[WORK INSTRUCTIONS] Give all of the lines again, with nothing added or dropped.

[DATA]
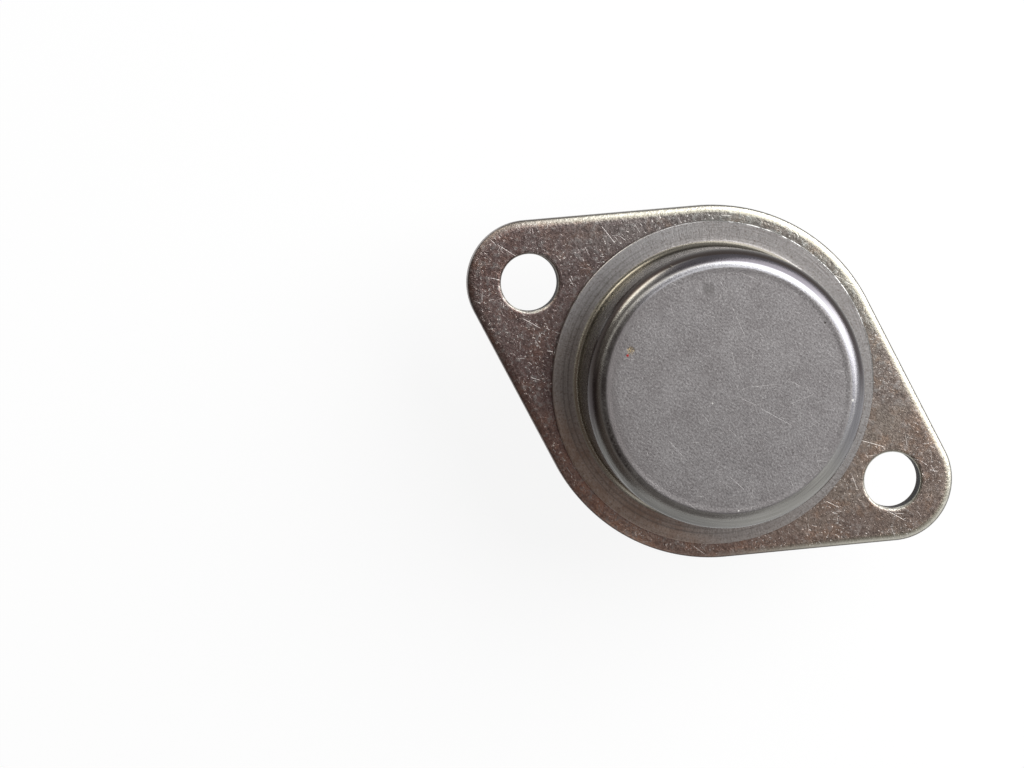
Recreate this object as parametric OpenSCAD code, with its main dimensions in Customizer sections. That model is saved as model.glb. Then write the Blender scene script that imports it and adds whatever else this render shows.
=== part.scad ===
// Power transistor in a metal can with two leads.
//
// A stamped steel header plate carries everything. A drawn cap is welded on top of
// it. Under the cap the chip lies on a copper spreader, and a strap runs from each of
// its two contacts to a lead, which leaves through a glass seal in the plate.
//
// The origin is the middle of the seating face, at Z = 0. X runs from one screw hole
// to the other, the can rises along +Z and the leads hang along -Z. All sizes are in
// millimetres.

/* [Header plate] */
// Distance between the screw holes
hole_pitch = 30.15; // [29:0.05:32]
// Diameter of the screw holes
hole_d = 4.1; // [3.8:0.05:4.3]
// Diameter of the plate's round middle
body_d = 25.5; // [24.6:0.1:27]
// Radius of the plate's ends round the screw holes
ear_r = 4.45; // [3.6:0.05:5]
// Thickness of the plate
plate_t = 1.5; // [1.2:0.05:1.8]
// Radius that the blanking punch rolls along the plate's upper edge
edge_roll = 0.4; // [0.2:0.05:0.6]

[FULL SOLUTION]
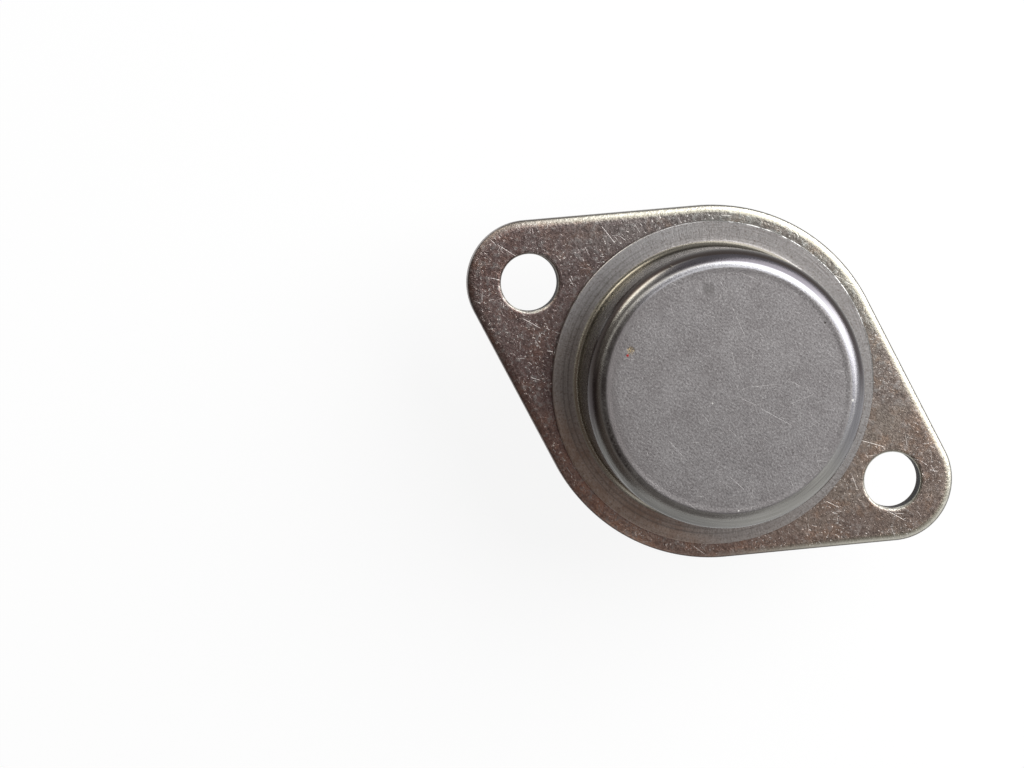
Recreate this object as parametric OpenSCAD code, with its main dimensions in Customizer sections. That model is saved as model.glb. Then write the Blender scene script that imports it and adds whatever else this render shows.
=== part.scad ===
// Power transistor in a metal can with two leads.
//
// A stamped steel header plate carries everything. A drawn cap is welded on top of
// it. Under the cap the chip lies on a copper spreader, and a strap runs from each of
// its two contacts to a lead, which leaves through a glass seal in the plate.
//
// The origin is the middle of the seating face, at Z = 0. X runs from one screw hole
// to the other, the can rises along +Z and the leads hang along -Z. All sizes are in
// millimetres.

/* [Header plate] */
// Distance between the screw holes
hole_pitch = 30.15; // [29:0.05:32]
// Diameter of the screw holes
hole_d = 4.1; // [3.8:0.05:4.3]
// Diameter of the plate's round middle
body_d = 25.5; // [24.6:0.1:27]
// Radius of the plate's ends round the screw holes
ear_r = 4.45; // [3.6:0.05:5]
// Thickness of the plate
plate_t = 1.5; // [1.2:0.05:1.8]
// Radius that the blanking punch rolls along the plate's upper edge
edge_roll = 0.4; // [0.2:0.05:0.6]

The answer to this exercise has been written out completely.